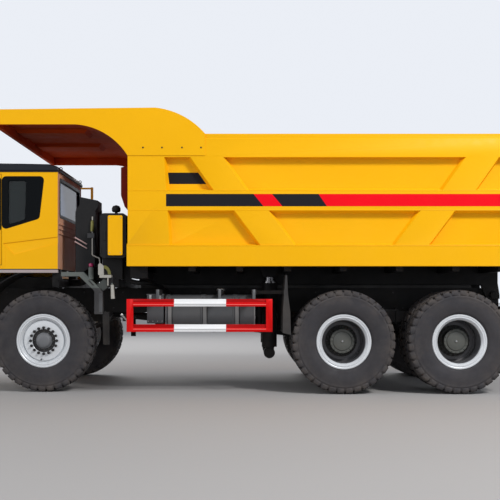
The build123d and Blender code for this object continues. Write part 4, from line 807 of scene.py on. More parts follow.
def make_rear_rims(number, spot, side, sign):
    """A pair of rear rims on one hub, with the nuts, the hub's bolts and the long valve."""
    body, mark = f"rear_wheels_{number}_{side}", f"{number}_{side}"
    centre = Vector((spot.x, sign * spot.y, tyre_r))
    shape = Shape()
    for offset, face in ((dual_spacing / 2, 1), (-dual_spacing / 2, -1)):
        shape.lathe([(offset + face * out, radius) for out, radius in rear_lips], centre, sign, rim_steps)
    disc = [(-0.022, 0.092), (-0.022, 0.301), (0.022, 0.301), (0.022, 0.092)]
    shoulder = [(0.022, 0.20), (0.022, 0.301), (0.052, 0.301), (0.034, 0.270), (0.032, 0.20)]
    shape.lathe(disc, centre, sign, hub_steps)
    shape.lathe(shoulder, centre, sign, hub_steps)
    shells = shape.finish(f"rear_rim_shells_{mark}", ["rim_silver"], sharp=rim_smooth)
    # Painted shade: the disc and the barrels' insides get the darker silver
    repaint(shells, "rim_silver_painted_shade", lambda face, normal: abs(abs(face.y) - spot.y) < rim_painted_shade_reach
            and math.hypot(face.x - centre.x, face.z - centre.z) < bead_seat_r - 0.001)
    place(shells, body, "rim_silver")
    hub = Shape()
    hub.lathe([(-0.2, 0.225), (-0.2, 0.245), (-0.022, 0.245), (-0.022, 0.225)], centre, sign, hub_steps)
    hub.lathe(rear_hub, centre, sign, hub_steps)
    piece = hub.finish(f"rear_hub_{mark}", ["hub_grey"], sharp=rim_smooth)
    place(piece, body, "rim_silver", f"rear_rims_{mark}")
    for ring in rear_nut_rings:
        ring_of_nuts(body, mark, centre, sign, *ring)
    plug = Shape()
    hub_face = 0.215
    foot = centre + Vector((0, sign * hub_face, 0))
    plug.rod(foot, foot + Vector((0, sign * 0.013, 0)), 0.014, 6)
    add_valve(plug, centre + Vector((-0.225, sign * 0.06, -0.16)), (-0.02, sign * 0.24, -0.055),
              (-0.022, sign * 0.262, -0.060), 0.006, 0.009)
    place(plug.finish(f"rear_valves_{mark}", ["steel_bright"], 0.001, 1), body, "rim_silver")


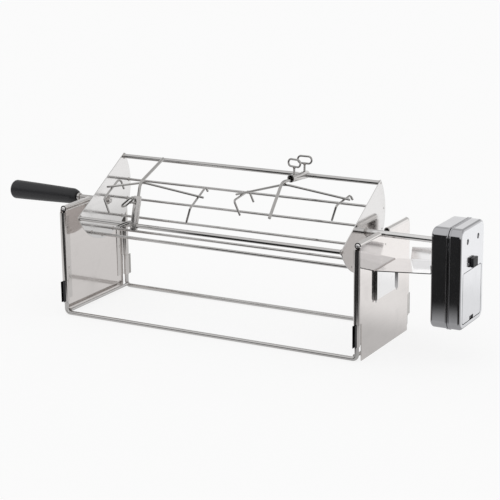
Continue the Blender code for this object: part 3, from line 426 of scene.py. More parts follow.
def cube_bm(*spans):
    """Box between (low, high) limits in mm along x, y and z."""
    bm = bmesh.new()
    bmesh.ops.create_cube(bm, size=1.0)
    size = Matrix.Diagonal([(high - low) * MM for low, high in spans] + [1])
    centre = Matrix.Translation(Vector([(low + high) / 2 for low, high in spans]) * MM)
    bmesh.ops.transform(bm, matrix=centre @ size, verts=bm.verts)
    return bm


def box(name, *spans):
    return from_bm(name, cube_bm(*spans))


def cylinder(radius, start, end, seg):
    """Cutter between two points."""
    start, end = Vector(start), Vector(end)
    line = end - start
    bm = bmesh.new()
    bmesh.ops.create_cone(bm, cap_ends=True, segments=seg, radius1=radius * MM,
                          radius2=radius * MM, depth=line.length * MM)
    turn = Z.rotation_difference(line.normalized()).to_matrix().to_4x4()
    bmesh.ops.transform(bm, matrix=Matrix.Translation((start + end) / 2 * MM) @ turn,
                        verts=bm.verts)
    return from_bm("cutter", bm)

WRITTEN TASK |
From the line holding "Continue the Blender" down to the final line above, quote every line exactly and only those lines.

THE RESPONSE |
Continue the Blender code for this object: part 3, from line 426 of scene.py. More parts follow.
def cube_bm(*spans):
    """Box between (low, high) limits in mm along x, y and z."""
    bm = bmesh.new()
    bmesh.ops.create_cube(bm, size=1.0)
    size = Matrix.Diagonal([(high - low) * MM for low, high in spans] + [1])
    centre = Matrix.Translation(Vector([(low + high) / 2 for low, high in spans]) * MM)
    bmesh.ops.transform(bm, matrix=centre @ size, verts=bm.verts)
    return bm


def box(name, *spans):
    return from_bm(name, cube_bm(*spans))


def cylinder(radius, start, end, seg):
    """Cutter between two points."""
    start, end = Vector(start), Vector(end)
    line = end - start
    bm = bmesh.new()
    bmesh.ops.create_cone(bm, cap_ends=True, segments=seg, radius1=radius * MM,
                          radius2=radius * MM, depth=line.length * MM)
    turn = Z.rotation_difference(line.normalized()).to_matrix().to_4x4()
    bmesh.ops.transform(bm, matrix=Matrix.Translation((start + end) / 2 * MM) @ turn,
                        verts=bm.verts)
    return from_bm("cutter", bm)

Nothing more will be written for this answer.